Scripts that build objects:
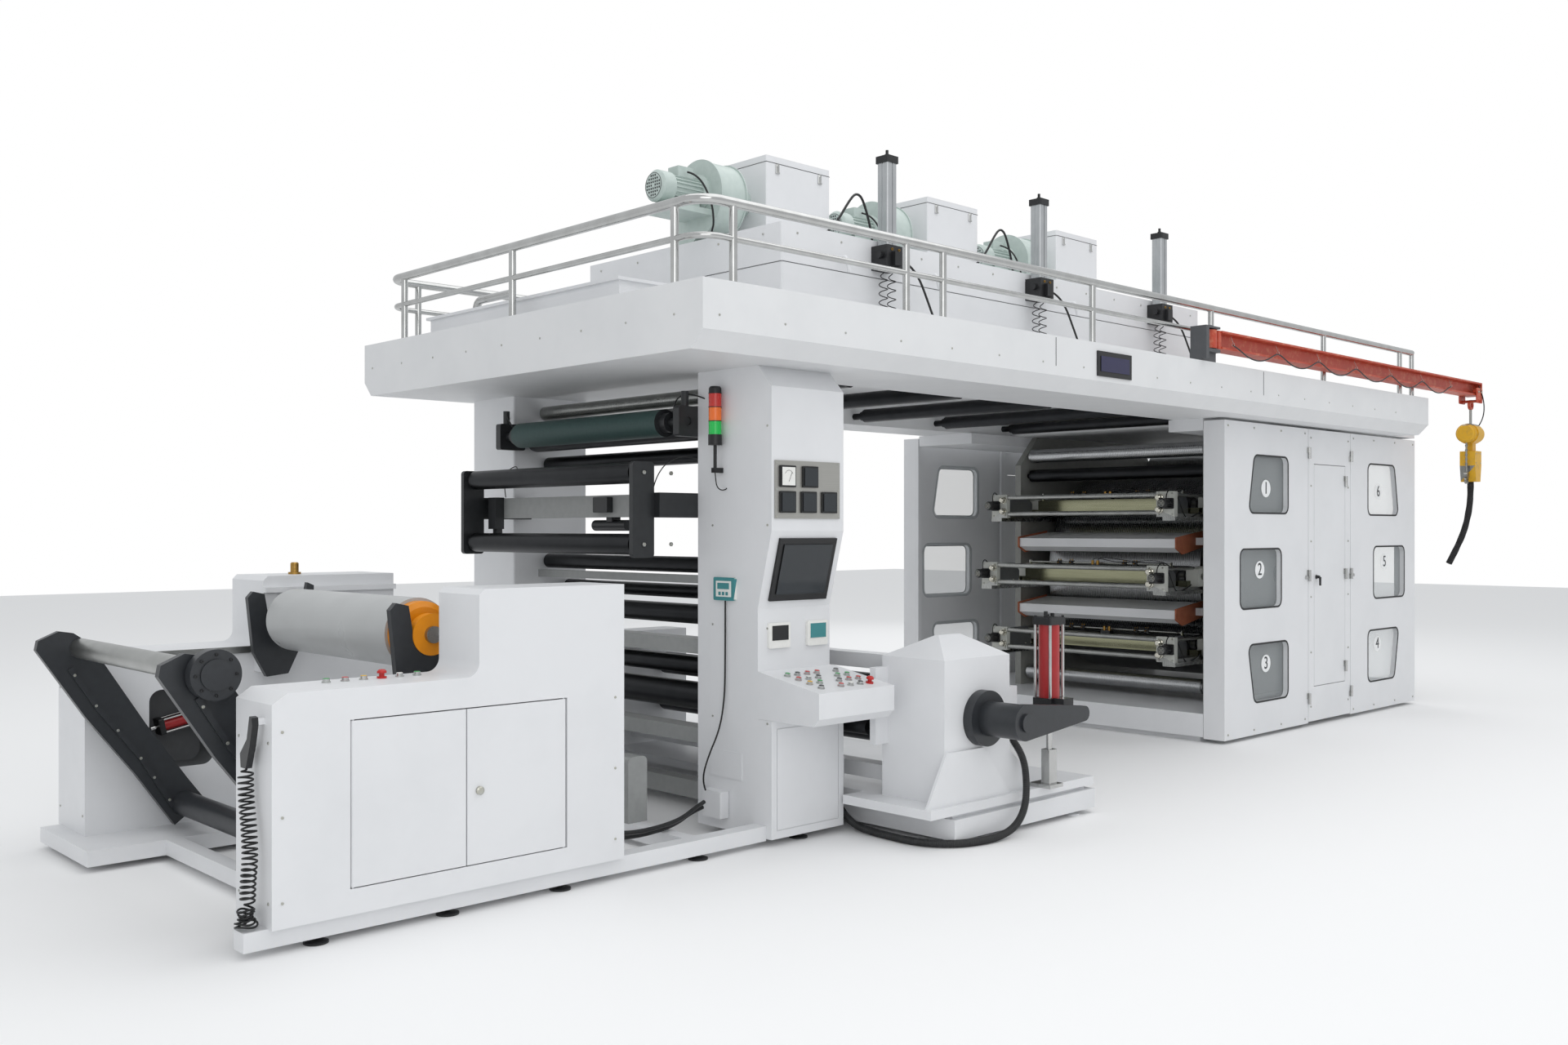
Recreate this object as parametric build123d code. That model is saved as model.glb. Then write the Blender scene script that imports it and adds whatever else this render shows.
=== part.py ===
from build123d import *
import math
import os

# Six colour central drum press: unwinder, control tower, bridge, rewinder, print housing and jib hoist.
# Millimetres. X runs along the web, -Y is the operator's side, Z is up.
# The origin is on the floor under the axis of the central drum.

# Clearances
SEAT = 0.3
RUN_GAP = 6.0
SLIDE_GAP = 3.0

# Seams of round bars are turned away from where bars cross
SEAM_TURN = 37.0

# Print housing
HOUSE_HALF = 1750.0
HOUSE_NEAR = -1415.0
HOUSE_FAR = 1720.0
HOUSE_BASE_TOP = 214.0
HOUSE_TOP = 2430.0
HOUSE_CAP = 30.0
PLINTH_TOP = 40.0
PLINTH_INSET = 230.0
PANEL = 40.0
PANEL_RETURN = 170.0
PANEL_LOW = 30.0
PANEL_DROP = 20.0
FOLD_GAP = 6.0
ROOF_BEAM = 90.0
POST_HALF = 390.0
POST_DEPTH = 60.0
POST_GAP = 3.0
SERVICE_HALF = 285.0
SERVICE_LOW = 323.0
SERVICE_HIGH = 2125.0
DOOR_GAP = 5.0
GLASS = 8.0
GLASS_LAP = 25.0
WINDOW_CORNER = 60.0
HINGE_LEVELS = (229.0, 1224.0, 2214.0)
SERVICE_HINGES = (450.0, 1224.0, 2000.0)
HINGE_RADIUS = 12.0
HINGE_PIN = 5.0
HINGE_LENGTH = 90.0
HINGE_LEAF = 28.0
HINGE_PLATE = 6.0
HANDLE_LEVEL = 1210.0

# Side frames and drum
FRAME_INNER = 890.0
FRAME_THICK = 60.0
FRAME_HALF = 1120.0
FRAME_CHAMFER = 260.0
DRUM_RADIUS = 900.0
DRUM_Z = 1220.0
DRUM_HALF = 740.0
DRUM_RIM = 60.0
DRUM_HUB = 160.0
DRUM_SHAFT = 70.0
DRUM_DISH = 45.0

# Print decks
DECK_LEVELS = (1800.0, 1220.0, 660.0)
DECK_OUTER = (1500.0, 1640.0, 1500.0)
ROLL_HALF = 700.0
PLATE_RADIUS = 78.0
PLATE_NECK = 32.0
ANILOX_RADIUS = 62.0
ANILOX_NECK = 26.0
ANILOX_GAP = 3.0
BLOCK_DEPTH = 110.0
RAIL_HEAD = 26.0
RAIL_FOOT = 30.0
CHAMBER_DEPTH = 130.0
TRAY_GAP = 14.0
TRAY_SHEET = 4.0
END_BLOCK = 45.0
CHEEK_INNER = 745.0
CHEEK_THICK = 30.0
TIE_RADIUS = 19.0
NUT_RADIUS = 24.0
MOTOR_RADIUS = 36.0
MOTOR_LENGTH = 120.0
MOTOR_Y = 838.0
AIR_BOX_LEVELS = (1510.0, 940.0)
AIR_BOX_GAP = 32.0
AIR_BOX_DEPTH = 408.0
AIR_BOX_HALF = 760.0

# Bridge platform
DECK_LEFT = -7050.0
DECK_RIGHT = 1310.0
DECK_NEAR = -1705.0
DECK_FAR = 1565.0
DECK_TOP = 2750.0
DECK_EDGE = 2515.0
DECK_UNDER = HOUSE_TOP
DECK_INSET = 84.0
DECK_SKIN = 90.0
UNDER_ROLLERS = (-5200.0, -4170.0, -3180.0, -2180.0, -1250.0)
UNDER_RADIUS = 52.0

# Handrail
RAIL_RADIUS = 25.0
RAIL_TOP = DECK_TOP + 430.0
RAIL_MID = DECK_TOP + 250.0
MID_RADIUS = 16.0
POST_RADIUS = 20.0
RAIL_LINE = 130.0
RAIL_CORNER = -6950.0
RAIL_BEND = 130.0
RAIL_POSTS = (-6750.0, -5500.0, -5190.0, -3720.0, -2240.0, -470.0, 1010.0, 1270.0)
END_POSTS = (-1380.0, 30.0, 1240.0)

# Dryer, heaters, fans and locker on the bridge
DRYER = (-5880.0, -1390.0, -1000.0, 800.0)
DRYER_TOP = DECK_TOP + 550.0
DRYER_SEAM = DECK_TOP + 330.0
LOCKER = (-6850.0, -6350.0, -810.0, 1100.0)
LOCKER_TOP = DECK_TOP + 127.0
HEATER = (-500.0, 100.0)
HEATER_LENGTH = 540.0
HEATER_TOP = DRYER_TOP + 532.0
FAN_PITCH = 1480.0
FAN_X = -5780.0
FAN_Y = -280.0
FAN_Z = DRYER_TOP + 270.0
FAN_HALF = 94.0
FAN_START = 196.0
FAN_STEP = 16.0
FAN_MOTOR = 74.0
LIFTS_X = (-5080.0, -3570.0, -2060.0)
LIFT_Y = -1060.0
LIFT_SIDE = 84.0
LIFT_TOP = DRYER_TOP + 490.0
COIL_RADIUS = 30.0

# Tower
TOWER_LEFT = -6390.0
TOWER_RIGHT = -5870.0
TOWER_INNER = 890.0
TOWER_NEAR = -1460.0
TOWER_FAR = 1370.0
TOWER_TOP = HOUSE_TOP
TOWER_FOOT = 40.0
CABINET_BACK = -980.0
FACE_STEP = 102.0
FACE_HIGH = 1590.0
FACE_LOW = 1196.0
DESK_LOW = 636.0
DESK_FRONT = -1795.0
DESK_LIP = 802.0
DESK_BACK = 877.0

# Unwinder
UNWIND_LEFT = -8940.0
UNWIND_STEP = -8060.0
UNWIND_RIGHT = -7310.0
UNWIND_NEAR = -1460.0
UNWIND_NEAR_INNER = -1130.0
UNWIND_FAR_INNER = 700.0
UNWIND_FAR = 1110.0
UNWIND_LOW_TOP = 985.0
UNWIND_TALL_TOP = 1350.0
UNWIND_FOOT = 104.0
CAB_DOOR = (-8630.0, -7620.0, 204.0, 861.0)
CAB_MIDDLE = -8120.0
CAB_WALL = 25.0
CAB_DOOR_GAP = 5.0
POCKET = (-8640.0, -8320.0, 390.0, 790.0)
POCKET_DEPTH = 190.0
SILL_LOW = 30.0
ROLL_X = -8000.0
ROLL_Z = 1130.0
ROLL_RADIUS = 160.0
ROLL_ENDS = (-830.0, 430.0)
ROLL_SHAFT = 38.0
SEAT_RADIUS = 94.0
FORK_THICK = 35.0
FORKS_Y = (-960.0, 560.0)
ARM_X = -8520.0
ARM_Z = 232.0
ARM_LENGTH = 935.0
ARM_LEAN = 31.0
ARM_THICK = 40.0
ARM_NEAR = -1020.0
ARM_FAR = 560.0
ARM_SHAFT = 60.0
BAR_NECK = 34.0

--

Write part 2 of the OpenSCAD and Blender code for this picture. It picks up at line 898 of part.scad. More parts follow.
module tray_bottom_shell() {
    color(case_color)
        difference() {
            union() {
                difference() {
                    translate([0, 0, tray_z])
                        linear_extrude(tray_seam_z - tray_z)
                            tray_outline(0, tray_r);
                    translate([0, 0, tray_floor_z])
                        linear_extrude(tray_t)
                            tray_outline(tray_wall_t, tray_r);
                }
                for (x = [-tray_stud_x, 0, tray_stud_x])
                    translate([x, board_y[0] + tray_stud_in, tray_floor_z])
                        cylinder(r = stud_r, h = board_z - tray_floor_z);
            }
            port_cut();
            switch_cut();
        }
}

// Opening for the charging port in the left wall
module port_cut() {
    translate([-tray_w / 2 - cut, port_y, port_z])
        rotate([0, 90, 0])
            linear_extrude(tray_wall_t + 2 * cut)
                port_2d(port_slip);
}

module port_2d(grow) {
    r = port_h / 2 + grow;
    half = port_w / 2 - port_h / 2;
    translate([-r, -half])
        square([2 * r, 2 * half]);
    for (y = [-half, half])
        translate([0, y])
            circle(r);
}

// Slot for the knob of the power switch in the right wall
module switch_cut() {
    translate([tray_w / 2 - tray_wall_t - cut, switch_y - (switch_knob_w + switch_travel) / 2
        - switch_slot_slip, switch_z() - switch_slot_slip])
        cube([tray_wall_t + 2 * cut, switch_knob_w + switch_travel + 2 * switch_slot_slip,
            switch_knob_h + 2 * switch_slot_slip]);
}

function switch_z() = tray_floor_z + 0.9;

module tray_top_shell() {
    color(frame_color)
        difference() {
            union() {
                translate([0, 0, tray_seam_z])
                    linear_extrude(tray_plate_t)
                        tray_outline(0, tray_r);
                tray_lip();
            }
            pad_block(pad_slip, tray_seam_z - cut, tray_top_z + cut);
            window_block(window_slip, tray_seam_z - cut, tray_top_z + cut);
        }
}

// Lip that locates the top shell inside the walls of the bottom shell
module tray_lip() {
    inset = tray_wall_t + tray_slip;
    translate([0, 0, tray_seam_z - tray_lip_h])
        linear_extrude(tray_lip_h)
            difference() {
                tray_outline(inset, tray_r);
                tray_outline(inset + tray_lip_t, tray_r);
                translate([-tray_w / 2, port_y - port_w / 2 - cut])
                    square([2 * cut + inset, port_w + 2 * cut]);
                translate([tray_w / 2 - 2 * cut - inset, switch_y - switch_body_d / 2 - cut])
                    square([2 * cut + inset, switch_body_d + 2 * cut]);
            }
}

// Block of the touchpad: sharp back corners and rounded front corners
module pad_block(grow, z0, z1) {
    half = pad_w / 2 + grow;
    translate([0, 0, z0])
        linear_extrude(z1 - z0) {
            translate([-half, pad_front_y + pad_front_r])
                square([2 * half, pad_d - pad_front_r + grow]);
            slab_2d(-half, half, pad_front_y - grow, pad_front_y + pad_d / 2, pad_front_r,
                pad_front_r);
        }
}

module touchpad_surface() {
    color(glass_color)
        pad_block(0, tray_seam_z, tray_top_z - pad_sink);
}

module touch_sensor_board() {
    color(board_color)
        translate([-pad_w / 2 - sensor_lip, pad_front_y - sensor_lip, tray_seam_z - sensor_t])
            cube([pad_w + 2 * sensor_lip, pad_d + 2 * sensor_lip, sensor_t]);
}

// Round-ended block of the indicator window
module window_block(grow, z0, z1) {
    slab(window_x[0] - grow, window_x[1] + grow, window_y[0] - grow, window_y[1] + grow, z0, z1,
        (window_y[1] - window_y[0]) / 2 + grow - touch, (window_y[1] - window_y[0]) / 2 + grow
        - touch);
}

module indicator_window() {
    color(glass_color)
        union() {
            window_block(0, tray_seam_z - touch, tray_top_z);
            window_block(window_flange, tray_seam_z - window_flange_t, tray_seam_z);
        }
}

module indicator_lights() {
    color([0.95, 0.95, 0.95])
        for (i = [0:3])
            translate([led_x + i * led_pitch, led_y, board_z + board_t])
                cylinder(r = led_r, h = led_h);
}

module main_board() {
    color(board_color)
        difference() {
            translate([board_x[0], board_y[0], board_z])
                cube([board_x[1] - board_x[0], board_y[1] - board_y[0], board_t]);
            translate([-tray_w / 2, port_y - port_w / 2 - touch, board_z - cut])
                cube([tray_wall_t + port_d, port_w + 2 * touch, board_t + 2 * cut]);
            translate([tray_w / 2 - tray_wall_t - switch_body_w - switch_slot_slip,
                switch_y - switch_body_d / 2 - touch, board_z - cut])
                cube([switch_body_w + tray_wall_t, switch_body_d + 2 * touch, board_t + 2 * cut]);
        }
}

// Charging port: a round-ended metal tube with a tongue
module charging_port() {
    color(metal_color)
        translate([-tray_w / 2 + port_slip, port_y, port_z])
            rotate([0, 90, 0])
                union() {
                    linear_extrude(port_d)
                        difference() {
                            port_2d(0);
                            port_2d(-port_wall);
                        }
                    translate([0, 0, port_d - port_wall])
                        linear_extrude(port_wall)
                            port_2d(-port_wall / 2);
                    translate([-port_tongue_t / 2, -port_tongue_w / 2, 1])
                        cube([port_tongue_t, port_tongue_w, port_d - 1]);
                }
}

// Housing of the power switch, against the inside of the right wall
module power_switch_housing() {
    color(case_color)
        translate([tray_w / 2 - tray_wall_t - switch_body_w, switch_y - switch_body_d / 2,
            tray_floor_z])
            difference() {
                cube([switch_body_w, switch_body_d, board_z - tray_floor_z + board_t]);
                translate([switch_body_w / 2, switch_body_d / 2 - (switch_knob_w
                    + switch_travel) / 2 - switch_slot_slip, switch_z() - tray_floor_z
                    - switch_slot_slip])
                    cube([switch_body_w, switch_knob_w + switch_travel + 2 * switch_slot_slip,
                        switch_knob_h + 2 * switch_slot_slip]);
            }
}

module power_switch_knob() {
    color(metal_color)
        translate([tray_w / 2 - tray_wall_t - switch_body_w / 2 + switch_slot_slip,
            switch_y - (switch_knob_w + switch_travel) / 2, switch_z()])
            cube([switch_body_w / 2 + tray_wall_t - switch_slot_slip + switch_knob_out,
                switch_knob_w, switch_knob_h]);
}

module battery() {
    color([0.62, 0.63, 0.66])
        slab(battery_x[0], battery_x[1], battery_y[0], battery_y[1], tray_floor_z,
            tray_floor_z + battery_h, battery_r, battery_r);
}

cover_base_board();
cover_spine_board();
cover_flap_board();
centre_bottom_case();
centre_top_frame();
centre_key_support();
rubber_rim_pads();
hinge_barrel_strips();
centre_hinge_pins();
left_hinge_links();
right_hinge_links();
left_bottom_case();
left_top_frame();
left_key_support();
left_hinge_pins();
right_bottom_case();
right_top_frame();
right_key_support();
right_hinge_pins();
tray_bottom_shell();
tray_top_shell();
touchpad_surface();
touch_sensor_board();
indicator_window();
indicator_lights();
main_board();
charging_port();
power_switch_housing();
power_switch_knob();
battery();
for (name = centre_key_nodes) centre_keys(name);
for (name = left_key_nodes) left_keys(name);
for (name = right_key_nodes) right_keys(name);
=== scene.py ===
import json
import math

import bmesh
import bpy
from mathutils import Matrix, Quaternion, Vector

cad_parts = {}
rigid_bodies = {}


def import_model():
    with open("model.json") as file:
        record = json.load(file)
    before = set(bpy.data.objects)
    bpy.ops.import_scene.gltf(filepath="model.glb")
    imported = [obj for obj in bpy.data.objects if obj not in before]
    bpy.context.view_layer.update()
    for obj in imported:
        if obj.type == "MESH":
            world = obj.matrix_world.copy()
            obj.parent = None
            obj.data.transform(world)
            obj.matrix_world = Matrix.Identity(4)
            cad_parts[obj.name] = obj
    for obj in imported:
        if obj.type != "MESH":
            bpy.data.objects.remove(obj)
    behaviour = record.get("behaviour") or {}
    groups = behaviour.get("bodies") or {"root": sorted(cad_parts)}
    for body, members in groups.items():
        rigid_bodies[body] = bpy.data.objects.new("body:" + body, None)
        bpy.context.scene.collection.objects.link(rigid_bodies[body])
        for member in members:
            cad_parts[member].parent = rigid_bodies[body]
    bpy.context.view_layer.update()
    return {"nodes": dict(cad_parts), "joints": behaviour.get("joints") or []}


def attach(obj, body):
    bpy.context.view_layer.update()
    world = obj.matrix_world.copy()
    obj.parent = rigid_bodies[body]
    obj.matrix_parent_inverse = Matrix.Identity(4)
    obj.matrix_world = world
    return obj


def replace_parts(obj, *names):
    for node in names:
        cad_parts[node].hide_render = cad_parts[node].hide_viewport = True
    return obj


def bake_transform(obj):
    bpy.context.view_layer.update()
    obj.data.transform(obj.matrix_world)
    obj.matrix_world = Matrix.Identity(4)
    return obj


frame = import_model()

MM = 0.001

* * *

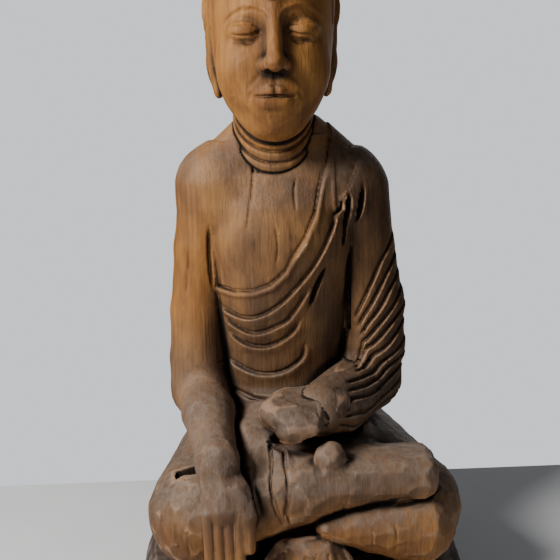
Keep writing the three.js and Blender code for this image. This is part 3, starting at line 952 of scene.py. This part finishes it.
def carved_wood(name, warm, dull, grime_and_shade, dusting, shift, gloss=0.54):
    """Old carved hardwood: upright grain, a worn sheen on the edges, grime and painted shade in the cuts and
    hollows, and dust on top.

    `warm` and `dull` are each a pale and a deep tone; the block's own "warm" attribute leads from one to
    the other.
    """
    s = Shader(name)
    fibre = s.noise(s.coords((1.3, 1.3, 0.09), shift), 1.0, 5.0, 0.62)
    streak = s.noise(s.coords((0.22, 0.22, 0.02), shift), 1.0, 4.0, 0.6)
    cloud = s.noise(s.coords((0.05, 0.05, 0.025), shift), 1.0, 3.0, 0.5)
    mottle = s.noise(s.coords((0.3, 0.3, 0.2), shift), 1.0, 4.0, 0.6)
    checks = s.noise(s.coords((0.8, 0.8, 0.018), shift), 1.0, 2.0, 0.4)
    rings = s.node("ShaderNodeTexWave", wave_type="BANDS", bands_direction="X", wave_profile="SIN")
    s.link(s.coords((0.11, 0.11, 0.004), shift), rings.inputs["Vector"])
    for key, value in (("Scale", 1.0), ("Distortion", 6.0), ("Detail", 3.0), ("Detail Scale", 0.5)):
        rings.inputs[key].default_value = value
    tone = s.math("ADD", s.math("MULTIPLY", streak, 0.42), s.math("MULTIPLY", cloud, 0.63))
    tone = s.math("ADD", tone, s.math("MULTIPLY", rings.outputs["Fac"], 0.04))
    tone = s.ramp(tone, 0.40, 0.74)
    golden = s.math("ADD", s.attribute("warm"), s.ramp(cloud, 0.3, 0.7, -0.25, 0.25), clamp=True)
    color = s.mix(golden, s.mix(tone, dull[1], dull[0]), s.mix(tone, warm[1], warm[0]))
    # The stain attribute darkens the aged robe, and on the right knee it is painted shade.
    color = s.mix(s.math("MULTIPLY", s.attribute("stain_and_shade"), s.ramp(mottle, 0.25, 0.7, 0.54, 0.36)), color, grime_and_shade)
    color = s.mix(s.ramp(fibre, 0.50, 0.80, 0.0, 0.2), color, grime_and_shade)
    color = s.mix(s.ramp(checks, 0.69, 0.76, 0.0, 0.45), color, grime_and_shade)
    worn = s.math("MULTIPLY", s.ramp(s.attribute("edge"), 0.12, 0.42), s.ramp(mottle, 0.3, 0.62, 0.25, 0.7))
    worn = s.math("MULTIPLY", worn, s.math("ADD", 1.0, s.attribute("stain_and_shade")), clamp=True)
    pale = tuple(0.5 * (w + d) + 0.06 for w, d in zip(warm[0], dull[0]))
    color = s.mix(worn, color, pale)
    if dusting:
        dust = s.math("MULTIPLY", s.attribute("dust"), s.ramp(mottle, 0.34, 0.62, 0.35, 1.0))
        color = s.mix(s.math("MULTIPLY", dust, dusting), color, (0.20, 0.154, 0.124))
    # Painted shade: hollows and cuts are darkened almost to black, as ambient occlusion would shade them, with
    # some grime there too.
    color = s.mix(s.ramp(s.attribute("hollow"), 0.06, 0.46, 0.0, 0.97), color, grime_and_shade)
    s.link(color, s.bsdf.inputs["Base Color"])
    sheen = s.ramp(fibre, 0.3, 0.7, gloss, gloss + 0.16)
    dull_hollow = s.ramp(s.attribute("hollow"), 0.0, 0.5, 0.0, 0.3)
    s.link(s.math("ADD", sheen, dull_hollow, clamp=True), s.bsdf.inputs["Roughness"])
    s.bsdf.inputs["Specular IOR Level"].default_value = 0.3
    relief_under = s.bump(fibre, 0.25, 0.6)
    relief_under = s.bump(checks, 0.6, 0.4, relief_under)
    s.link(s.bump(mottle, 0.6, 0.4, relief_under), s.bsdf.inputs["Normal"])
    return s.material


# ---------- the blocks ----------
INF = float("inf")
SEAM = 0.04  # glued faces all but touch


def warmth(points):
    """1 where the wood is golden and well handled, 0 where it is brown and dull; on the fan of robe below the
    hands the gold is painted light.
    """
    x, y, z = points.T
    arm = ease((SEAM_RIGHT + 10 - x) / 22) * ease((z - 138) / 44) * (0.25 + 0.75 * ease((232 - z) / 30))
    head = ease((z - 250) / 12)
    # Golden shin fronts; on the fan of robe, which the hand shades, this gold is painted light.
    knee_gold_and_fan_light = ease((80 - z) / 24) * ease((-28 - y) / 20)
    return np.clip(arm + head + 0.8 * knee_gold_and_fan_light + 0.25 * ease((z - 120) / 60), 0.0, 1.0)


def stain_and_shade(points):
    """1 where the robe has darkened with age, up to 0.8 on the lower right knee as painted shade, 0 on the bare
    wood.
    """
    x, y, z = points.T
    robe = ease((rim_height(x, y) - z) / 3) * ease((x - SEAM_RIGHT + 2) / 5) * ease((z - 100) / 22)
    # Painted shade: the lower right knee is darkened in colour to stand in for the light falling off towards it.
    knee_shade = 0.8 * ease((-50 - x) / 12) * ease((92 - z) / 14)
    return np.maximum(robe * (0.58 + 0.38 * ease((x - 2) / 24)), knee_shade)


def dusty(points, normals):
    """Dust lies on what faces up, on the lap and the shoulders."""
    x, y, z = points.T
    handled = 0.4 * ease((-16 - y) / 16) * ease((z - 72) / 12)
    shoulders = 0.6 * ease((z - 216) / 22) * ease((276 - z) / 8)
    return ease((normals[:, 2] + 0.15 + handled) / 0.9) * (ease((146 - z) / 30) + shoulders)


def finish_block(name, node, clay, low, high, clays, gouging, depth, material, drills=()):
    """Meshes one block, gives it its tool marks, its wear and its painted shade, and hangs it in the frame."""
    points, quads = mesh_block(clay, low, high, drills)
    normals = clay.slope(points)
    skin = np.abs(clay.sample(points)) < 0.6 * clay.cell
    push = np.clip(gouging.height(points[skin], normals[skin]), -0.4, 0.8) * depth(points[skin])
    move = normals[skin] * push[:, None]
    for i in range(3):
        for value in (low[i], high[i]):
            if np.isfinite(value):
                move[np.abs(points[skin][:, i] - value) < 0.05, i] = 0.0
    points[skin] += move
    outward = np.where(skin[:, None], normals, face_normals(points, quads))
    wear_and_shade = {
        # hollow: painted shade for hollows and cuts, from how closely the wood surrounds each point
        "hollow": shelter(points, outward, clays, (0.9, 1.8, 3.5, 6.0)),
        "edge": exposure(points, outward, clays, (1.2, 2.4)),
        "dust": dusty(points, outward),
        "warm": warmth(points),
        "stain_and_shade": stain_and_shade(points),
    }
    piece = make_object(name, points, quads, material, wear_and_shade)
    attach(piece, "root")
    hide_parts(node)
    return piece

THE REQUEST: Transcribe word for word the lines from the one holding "cover_base_board();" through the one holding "for body, members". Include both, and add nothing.

OUTPUT:
cover_base_board();
cover_spine_board();
cover_flap_board();
centre_bottom_case();
centre_top_frame();
centre_key_support();
rubber_rim_pads();
hinge_barrel_strips();
centre_hinge_pins();
left_hinge_links();
right_hinge_links();
left_bottom_case();
left_top_frame();
left_key_support();
left_hinge_pins();
right_bottom_case();
right_top_frame();
right_key_support();
right_hinge_pins();
tray_bottom_shell();
tray_top_shell();
touchpad_surface();
touch_sensor_board();
indicator_window();
indicator_lights();
main_board();
charging_port();
power_switch_housing();
power_switch_knob();
battery();
for (name = centre_key_nodes) centre_keys(name);
for (name = left_key_nodes) left_keys(name);
for (name = right_key_nodes) right_keys(name);
=== scene.py ===
import json
import math

import bmesh
import bpy
from mathutils import Matrix, Quaternion, Vector

cad_parts = {}
rigid_bodies = {}


def import_model():
    with open("model.json") as file:
        record = json.load(file)
    before = set(bpy.data.objects)
    bpy.ops.import_scene.gltf(filepath="model.glb")
    imported = [obj for obj in bpy.data.objects if obj not in before]
    bpy.context.view_layer.update()
    for obj in imported:
        if obj.type == "MESH":
            world = obj.matrix_world.copy()
            obj.parent = None
            obj.data.transform(world)
            obj.matrix_world = Matrix.Identity(4)
            cad_parts[obj.name] = obj
    for obj in imported:
        if obj.type != "MESH":
            bpy.data.objects.remove(obj)
    behaviour = record.get("behaviour") or {}
    groups = behaviour.get("bodies") or {"root": sorted(cad_parts)}
    for body, members in groups.items():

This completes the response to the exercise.